Has it been a conscious aim for you to queer femininity norms & female (self)-representation, and disrupt gender and gendered norms within your work by depicting other truths and ‘our’ norms?
Absolutely! Couldn’t have said it better myself.
I think our life depends on diverging from social norms.
Suicides speak to that. Cut up faces and arms and white knuckling it into our upper ages.
It’s tragic.

I once read you say:

“I do want to hear about people – especially younger ones – reading my stuff and feeling like they can be more of who they are […] It’s not sexy to be your dorky self and there’s nothing out there that encourages you to […] to be oneself is to sign up to a lifetime of embarrassment, dorkiness, many come-to-jesus talks about fitting in “or else”, and many family fights.”

To what degree therefore do you wish for your work to be seen as acceptance of others’ unique lives, and a way for alienated people to find a form of self-assurance via your depictions of non-mainstream or “non-traditional/unacceptable” lives? Setting yourself up as a dork/outsider for others to believe in and aspire to?
Is it important to you that your work have a constructive, positive, inspiring role for women readers?

I don't want anyone to emulate me, as much as see the paste up lines of doing it your way because everyone works and copies each other to make it all look so easy. To make it up as you go along is hard. There’s no map.
I want to show what THAT looks like so others feel more confident. Whatever they're doing. It doesn't matter. All that matters is individuality, integrity, honour. Then we won't be unhappy and be vampires to others' souls. And we recognize when others do that with us.

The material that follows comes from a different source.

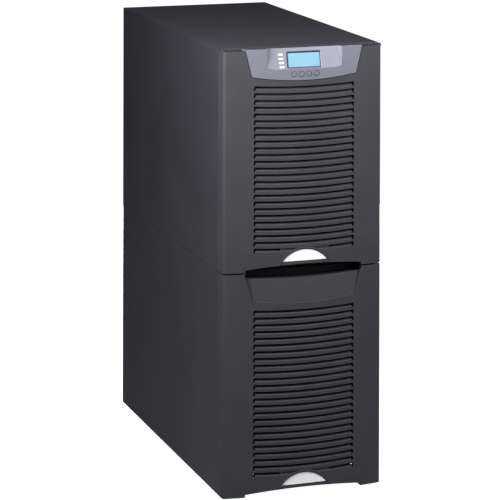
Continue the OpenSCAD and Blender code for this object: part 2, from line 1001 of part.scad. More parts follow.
// Two finned heatsinks that stand on the board.
module heatsinks() {
    centre_x = 66;
    half = 40;
    y0 = -160;
    y1 = 120;
    base_t = 8;
    fin_count = 10;
    fin_t = 2.6;
    fin_pitch = 8.6;
    fin_h = 78;
    color(zinc)
        for (s = [-1, 1])
            translate([s * centre_x, 0, parts_z]) {
                block([-half, y0, 0], [half, y1, base_t]);
                for (i = [0 : fin_count - 1])
                    translate([i * fin_pitch - half, 0, 0])
                        block([0, y0, base_t - eps], [fin_t, y1, fin_h]);
            }
}

module capacitors() {
    can_d = 35;
    can_h = 60;
    first = [-100, 142];
    pitch = [40, 38];
    color([0.1, 0.16, 0.3])
        for (i = [0 : 5])
            for (j = [0 : 1])
                translate([first[0] + i * pitch[0], first[1] + j * pitch[1], parts_z])
                    cylinder(d = can_d, h = can_h, $fn = round_fn);
}

// Four wound chokes in front of the heatsinks.
module chokes() {
    core_r = 12;
    ring_w = 13;
    ring_h = 34;
    pitch = 56;
    color([0.55, 0.3, 0.12])
        for (i = [0 : 3])
            translate([(i - 1.5) * pitch, -210, parts_z])
                rotate_extrude($fn = round_fn)
                    translate([core_r, 0])
                        square([ring_w, ring_h]);
}

module terminal_block() {
    z0 = 488;
    z1 = 518;
    half = 90;
    front_y = 290;
    cell_y = 302;
    cell_floor = 10;
    cell_w = 16;
    cell_pitch = 20;
    color([0.85, 0.83, 0.76])
        difference() {
            block([-half, front_y, z0], [half, 318, z1]);
            for (i = [0 : 8])
                translate([2 - half + i * cell_pitch, 0, 0])
                    block([0, cell_y, z0 + cell_floor], [cell_w, 319, z1 + 1]);
        }
    color(zinc)
        block([-96, 284, deck_top], [96, front_y, z1]);
}

// Flush cover over the wiring, with two collars for cables.
module wiring_cover() {
    gap = 0.4;
    collar = 10;
    slot_half = 90;
    slot_first = 500;
    slot_pitch = 6;
    slot_h = 2;
    color(charcoal)
        difference() {
            union() {
                block([gap - wiring_half, rear_y0, wiring_z0 + gap],
                      [wiring_half - gap, rear_y1, wiring_z1 - gap]);
                both_sides()
                    bar_y(rear_y1 - collar, rear_y1, entry_x, entry_z, entry_r + 4);
            }
            both_sides()
                bar_y(rear_y1 - collar - 1, rear_y1 + 1, entry_x, entry_z, entry_r);
            for (i = [0 : 6])
                translate([0, 0, slot_first + i * slot_pitch])
                    block([-slot_half, rear_y0 - 1, 0], [slot_half, rear_y1 + 1, slot_h]);
        }
}

// Two blanking plates and the port block of the communication bay.
module comm_slots() {
    gap = 0.4;
    color(charcoal)
        for (x = [-40, 40]) {
            block([x + gap, rear_y0, slot_z0 + gap], [x + 70 - gap, rear_y1, slot_z1 - gap]);
            for (dx = [6, 64])
                bar_y(rear_y1 - eps, rear_y1 + 1.8, x + dx, (slot_z0 + slot_z1) / 2, 3);
        }
    color(black)
        difference() {
            block([-47.6, rear_y0 - 12, 618.4], [109.6, rear_y1, 639.6]);
            for (x = [-36, 6, 48])
                block([x, rear_y1 - 6, 624], [x + 26, rear_y1 + 1, 634]);
            block([88, rear_y1 - 6, 624], [102, rear_y1 + 1, 634]);
        }
}

// Body of a circuit breaker facing along dir, with a recess of some depth for its toggle.
module breaker(x, y, z, dir, recess) {
    color(black)
        translate([x, y, z])
            rotate([0, 0, dir < 0 ? 0 : 180])
                difference() {
                    block([-26, -recess, -27], [26, 62, 27]);
                    bar_x(-12.5, 12.5, 5, 0, 7.3);
                    block([-12.5, -recess - 1, -14], [12.5, 5, 14]);
                }
}

// Toggle of a breaker: a drum between bearings, and a lever that stands out of it.
module toggle(x, y, z, dir) {
    color([0.75, 0.1, 0.08])
        translate([x, y, z])
            rotate([0, 0, dir < 0 ? 0 : 180]) {
                bar_x(-12, 12, 5, 0, 7.3 - run_clear);
                translate([0, 5, 0])
                    rotate([-25, 0, 0])
                        block([-10, -17, -2.5], [10, -5, 2.5]);
            }
}

module input_breaker() {
    breaker(input_x, input_y, input_z, 1, rear_y1 - input_y);
}

module input_toggle() {
    toggle(input_x, input_y, input_z, 1);
}

// Square frames of the two fans, with motor mounts.
module fan_frames() {
    strut_t = 4;
    motor_r = 20;
    shaft_r = 3;
    color(black)
        for (x = [-fan_x, fan_x]) {
            difference() {
                translate([x, 0, fan_z])
                    block([-fan_size / 2, fan_y0, -fan_size / 2],
                          [fan_size / 2, rear_y0, fan_size / 2]);
                bar_y(fan_y0 - 1, rear_y0 + 1, x, fan_z, fan_d / 2);
            }
            bar_y(rear_y0 - strut_t, rear_y0, x, fan_z, motor_r);
            bar_y(fan_y0 + 6, rear_y0 - strut_t + 1, x, fan_z, shaft_r);
            for (a = [0, 90])
                translate([x, 0, fan_z])
                    rotate([0, a, 0])
                        block([-fan_d / 2 - 1, rear_y0 - strut_t, -3], [fan_d / 2 + 1, rear_y0, 3]);
        }
}

// Hub and blades of a fan.
module rotor(x) {
    blades = 7;
    hub_r = 19;
    color([0.14, 0.14, 0.15])
        difference() {
            union() {
                bar_y(fan_y0 + 2, rear_y0 - 5, x, fan_z, hub_r);
                for (i = [0 : blades - 1])
                    translate([x, fan_y0 + 11, fan_z])
                        rotate([0, i * 360 / blades, 0])
                            rotate([0, 0, 35])
                                translate([0, 0, hub_r - 3])
                                    block([-11, -1, 0], [11, 1, fan_d / 2 - hub_r]);
            }
            bar_y(fan_y0 + 5, rear_y0, x, fan_z, 3 + run_clear);
        }
}

module fan_rotor_left() {
    rotor(-fan_x);
}

module fan_rotor_right() {
    rotor(fan_x);
}

// ---------------------------------------------------------------- battery section

// Glide strips under the drawer and guides beside it.
module drawer_rails() {
    color(zinc)
        both_sides() {
            block([108, frame_y + 3, pan_z], [128, drawer_back, drawer_z]);
            block([drawer_half + 1.2, frame_y + 3, pan_z], [drawer_half + 5, drawer_back, pan_z + 16]);
        }
}

module battery_drawer() {
    side_t = 1.5;
    floor_t = 2;
    stile_w = 30;
    stile_z = 330;
    fence_h = 28;
    window = 26.3;
    color(black)
        difference() {
            union() {
                for (z = [drawer_z, shelf_z])
                    block([-drawer_half, frame_y, z], [drawer_half, drawer_back, z + floor_t]);
                block([-drawer_half, drawer_back - side_t, drawer_z], [drawer_half, drawer_back, stile_z]);
                both_sides() {
                    for (y = [frame_y, -20, drawer_back - stile_w])
                        block([drawer_half - side_t, y, drawer_z], [drawer_half, y + stile_w, stile_z]);
                    for (z = [drawer_z, shelf_z])
                        block([drawer_half - side_t, frame_y, z], [drawer_half, drawer_back, z + fence_h]);
                    pivot_arm(pivot_lower, body_y + eps);
                    drawer_handle();
                }
                block([-face_half, body_y, drawer_z - 1.5], [face_half, frame_y, face_top]);
            }
            block([-window, body_y - 1, breaker_z - window - 1], [window, frame_y + 1, breaker_z + window + 1]);
            both_sides()
                for (z = thumb_z)
                    bar_y(body_y - 1, frame_y + 1, thumb_x, z, 3.2);
        }
}

// Bow handle on the face of the drawer.
module drawer_handle() {
    reach = 20;
    grip_r = 5;
    z0 = 170;
    z1 = 270;
    translate([70, body_y - reach, z0])
        cylinder(r = grip_r, h = z1 - z0, $fn = round_fn);
    for (z = [z0 + grip_r, z1 - grip_r])
        bar_y(body_y - reach, body_y + 1, 70, z, grip_r);
}

// Captive thumbscrews that hold the drawer shut.
module drawer_screws() {
    head_r = 6;
    head_h = 10;
    color(zinc)
        both_sides()
            for (z = thumb_z) {
                bar_y(body_y - head_h, body_y, thumb_x, z, head_r);
                bar_y(body_y - eps, frame_y, thumb_x, z, head_r / 2);
            }
}

// Sealed battery blocks on the tray and on the shelf, with their tabs.
module batteries() {
    tab = 5;
    color(dark_grey)
        for (level = [drawer_z + 2, shelf_z + 2])
            for (i = [0 : batt_across - 1])
                for (j = [0 : batt_deep - 1])
                    translate([(i - batt_across / 2) * batt_w, batt_y0 + j * (batt_l + 1), level]) {
                        block([0.2, 0, 0], [batt_w - 0.2, batt_l, batt_h]);
                        for (y = [12, batt_l - 18])
                            block([batt_w / 2 - 3, y, batt_h - eps], [batt_w / 2 + 3, y + 6, batt_h + tab]);
                    }
}

// Cables that run along the battery tabs and up to the breaker.
module battery_harness() {
    run_r = 3;
    color([0.5, 0.06, 0.05])
        for (level = [drawer_z + 2, shelf_z + 2])
            for (i = [0 : batt_across - 1])
                bar_y(batt_y0 + 10, batt_y0 + batt_deep * (batt_l + 1) - 10,
                      (i + 0.5 - batt_across / 2) * batt_w, level + batt_h + 5 + run_r, run_r);
}

module battery_breaker() {
    breaker(0, body_y - 10, breaker_z, -1, 0);
}

module battery_toggle() {
    toggle(0, body_y - 10, breaker_z, -1);
}

// ---------------------------------------------------------------- running gear

// Fixed plates and king pins of the four casters.
module caster_plates() {
    color(zinc)
        for (x = [-caster_x, caster_x])
            for (y = [-caster_y, caster_y])
                translate([x, y, 0]) {
                    block([-26, -26, 62], [26, 26, pan_z - frame_t]);
                    translate([0, 0, 54])
                        cylinder(r = 4, h = 9, $fn = round_fn);
                }
}

// Swivelling fork with its axle.
module caster_fork(x, y) {
    hub = [53, 60];
    leg_in = 11.5;
    leg_out = 14;
    color(zinc)
        translate([x, y, 0]) {
            difference() {
                translate([0, 0, hub[0]])
                    cylinder(r = 17, h = hub[1] - hub[0], $fn = round_fn);
                translate([0, 0, hub[0] - 1])
                    cylinder(r = 4 + run_clear, h = hub[1] - hub[0] + 2, $fn = round_fn);
            }
            both_sides()
                side_extrude(leg_in, leg_out)
                    polygon([
                        [-10, hub[1] - 1], [-10, hub[0]], [caster_trail - 7, axle_z - 5],
                        [caster_trail + 7, axle_z - 5], [caster_trail + 7, axle_z + 5], [12, hub[1] - 1]
                    ]);
            bar_x(-leg_in - 1, leg_in + 1, caster_trail, axle_z, 4);
        }
}

module caster_wheel(x, y) {
    tread = 10;
    edge = 2;
    r = wheel_d / 2;
    color(black)
        translate([x, y + caster_trail, axle_z])
            rotate([0, 90, 0])
                rotate_extrude($fn = 2 * round_fn)
                    polygon([
                        [4 + run_clear, -tread], [r - edge, -tread], [r, edge - tread],
                        [r, tread - edge], [r - edge, tread], [4 + run_clear, tread]
                    ]);
}

module caster_fork_front_left() {
    caster_fork(-caster_x, -caster_y);
}

module caster_fork_front_right() {
    caster_fork(caster_x, -caster_y);
}

module caster_fork_rear_left() {
    caster_fork(-caster_x, caster_y);
}

module caster_fork_rear_right() {
    caster_fork(caster_x, caster_y);
}

module caster_wheel_front_left() {
    caster_wheel(-caster_x, -caster_y);
}

module caster_wheel_front_right() {
    caster_wheel(caster_x, -caster_y);
}

module caster_wheel_rear_left() {
    caster_wheel(-caster_x, caster_y);
}

module caster_wheel_rear_right() {
    caster_wheel(caster_x, caster_y);
}

// Levelling foot: a pad on a stud.
module levelling_foot(x, y) {
    color(zinc)
        translate([x, y, 0]) {
            cylinder(d = foot_d, h = 6, $fn = round_fn);
            cylinder(r = 8, h = 10, $fn = 6);
            cylinder(r = 5, h = 44, $fn = round_fn);
        }
}

module foot_front_left() {
    levelling_foot(-foot_x, -foot_y);
}

module foot_front_right() {
    levelling_foot(foot_x, -foot_y);
}

module foot_rear_left() {
    levelling_foot(-foot_x, foot_y);
}

module foot_rear_right() {
    levelling_foot(foot_x, foot_y);
}

cabinet_frame();
base_pan();
mid_deck();
top_panel();
side_panel_upper_left();
side_panel_upper_right();
side_panel_lower_left();
side_panel_lower_right();
rear_panel_upper();
rear_panel_lower();
cabinet_screws();
control_panel();
display_window();
display_module();
status_lenses();
control_board();
ribbon_cable();
button_1();
button_2();
button_3();
button_4();
power_bay_shield();
power_board();
heatsinks();
capacitors();
chokes();
terminal_block();
wiring_cover();
comm_slots();
input_breaker();
input_toggle();
fan_frames();
fan_rotor_left();
fan_rotor_right();
drawer_rails();
battery_drawer();
drawer_screws();
batteries();
battery_harness();
battery_breaker();
battery_toggle();
upper_cover();
lower_cover();
upper_latch();
lower_latch();
upper_latch_spring();
lower_latch_spring();
caster_plates();
caster_fork_front_left();
caster_fork_front_right();
caster_fork_rear_left();
caster_fork_rear_right();
caster_wheel_front_left();
caster_wheel_front_right();
caster_wheel_rear_left();
caster_wheel_rear_right();
foot_front_left();
foot_front_right();
foot_rear_left();
foot_rear_right();
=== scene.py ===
import json
import math
import random

import bmesh
import bpy
from mathutils import Matrix, Vector


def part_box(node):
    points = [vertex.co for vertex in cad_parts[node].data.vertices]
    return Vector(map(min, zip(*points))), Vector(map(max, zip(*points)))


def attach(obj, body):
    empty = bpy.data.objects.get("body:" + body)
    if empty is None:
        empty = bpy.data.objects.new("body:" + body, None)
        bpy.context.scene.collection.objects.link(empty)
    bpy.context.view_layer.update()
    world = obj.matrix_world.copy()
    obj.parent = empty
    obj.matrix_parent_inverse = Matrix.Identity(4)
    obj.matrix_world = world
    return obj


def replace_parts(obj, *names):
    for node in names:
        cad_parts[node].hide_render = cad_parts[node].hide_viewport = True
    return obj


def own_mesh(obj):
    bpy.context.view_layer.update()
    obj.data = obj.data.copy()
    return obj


MM = 0.001
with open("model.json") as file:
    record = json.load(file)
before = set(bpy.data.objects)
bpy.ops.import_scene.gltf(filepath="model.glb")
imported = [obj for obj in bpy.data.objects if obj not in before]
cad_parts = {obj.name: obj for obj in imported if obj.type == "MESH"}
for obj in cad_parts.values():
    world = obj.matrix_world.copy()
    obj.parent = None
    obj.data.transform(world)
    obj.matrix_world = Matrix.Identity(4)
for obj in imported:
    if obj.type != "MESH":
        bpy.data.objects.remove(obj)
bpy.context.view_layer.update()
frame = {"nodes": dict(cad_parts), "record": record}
nodes = frame["nodes"]


# ------------------------------------------------------------------ shading helpers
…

Your most recent project is the Welfare Queen. What is this all about?
Could you explain to me where the ideas for this come from, how you are presenting this project, and why you personally wanted to document welfare queens in your work at this time?
Well, I did the welfare queen as a show a few years ago when I was on welfare after having a flourishing book career. I was so full of despair, I finally laughed. And it became a cartoon. Then a dare to do a show. Then I toured it.